• [Requirement] Select and reproduce each line of the listing below that bears the string "part".

• [Extracted material]
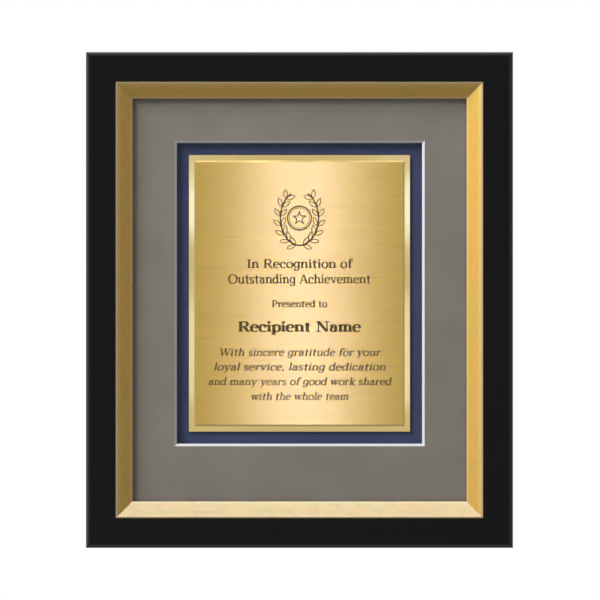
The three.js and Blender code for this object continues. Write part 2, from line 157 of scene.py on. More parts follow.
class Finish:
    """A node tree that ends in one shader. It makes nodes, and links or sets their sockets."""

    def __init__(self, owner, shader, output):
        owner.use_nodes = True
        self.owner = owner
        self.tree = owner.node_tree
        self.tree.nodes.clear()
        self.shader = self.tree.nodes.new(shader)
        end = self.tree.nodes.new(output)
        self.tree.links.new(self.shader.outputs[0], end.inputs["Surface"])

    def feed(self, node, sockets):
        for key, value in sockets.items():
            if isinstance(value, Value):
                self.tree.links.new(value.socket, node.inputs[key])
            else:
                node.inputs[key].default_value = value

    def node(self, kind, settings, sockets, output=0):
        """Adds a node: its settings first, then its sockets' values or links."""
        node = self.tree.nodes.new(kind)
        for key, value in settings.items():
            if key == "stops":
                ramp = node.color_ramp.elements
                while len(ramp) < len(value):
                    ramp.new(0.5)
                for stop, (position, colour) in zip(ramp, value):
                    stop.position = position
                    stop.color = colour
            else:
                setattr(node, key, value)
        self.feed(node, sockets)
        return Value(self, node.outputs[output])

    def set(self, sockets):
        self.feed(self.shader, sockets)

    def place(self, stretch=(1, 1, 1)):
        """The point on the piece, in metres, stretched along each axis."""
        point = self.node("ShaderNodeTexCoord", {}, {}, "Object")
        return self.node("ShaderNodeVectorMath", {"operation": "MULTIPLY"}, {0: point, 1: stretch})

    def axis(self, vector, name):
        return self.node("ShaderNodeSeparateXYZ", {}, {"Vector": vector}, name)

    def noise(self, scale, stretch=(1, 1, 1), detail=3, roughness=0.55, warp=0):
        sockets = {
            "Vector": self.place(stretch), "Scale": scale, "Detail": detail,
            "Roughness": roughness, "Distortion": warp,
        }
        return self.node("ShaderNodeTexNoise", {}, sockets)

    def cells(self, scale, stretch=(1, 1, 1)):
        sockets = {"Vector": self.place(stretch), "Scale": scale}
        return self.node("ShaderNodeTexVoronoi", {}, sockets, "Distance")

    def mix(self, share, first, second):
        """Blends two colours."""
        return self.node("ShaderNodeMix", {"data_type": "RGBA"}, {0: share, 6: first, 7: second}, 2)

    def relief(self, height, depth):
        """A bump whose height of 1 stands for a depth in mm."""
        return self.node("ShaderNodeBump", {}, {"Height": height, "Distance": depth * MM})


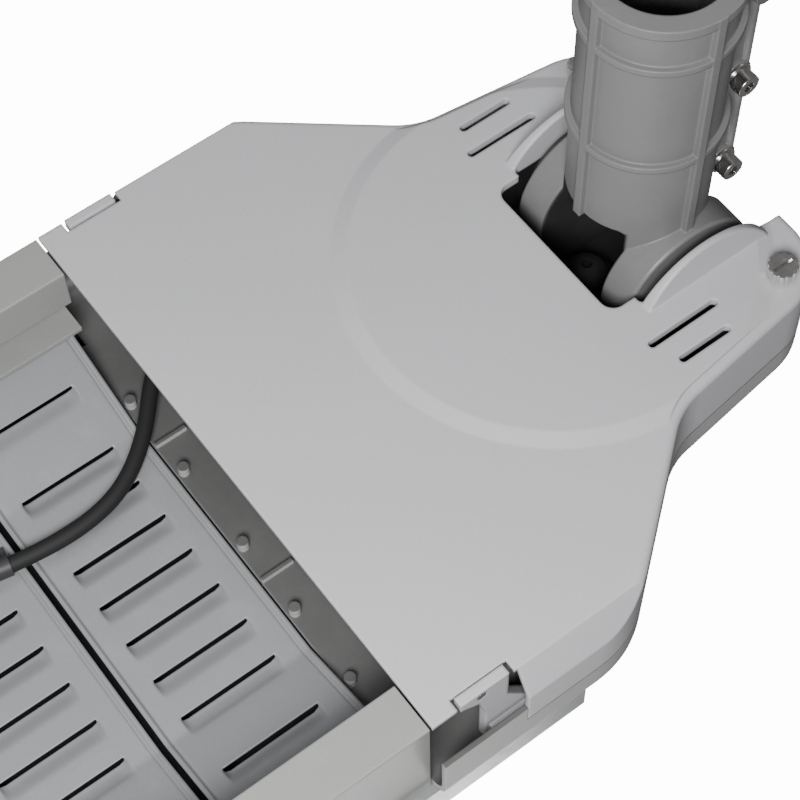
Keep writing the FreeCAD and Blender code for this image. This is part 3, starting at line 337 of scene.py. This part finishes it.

• [Result of this task]
The three.js and Blender code for this object continues. Write part 2, from line 157 of scene.py on. More parts follow.
Keep writing the FreeCAD and Blender code for this image. This is part 3, starting at line 337 of scene.py. This part finishes it.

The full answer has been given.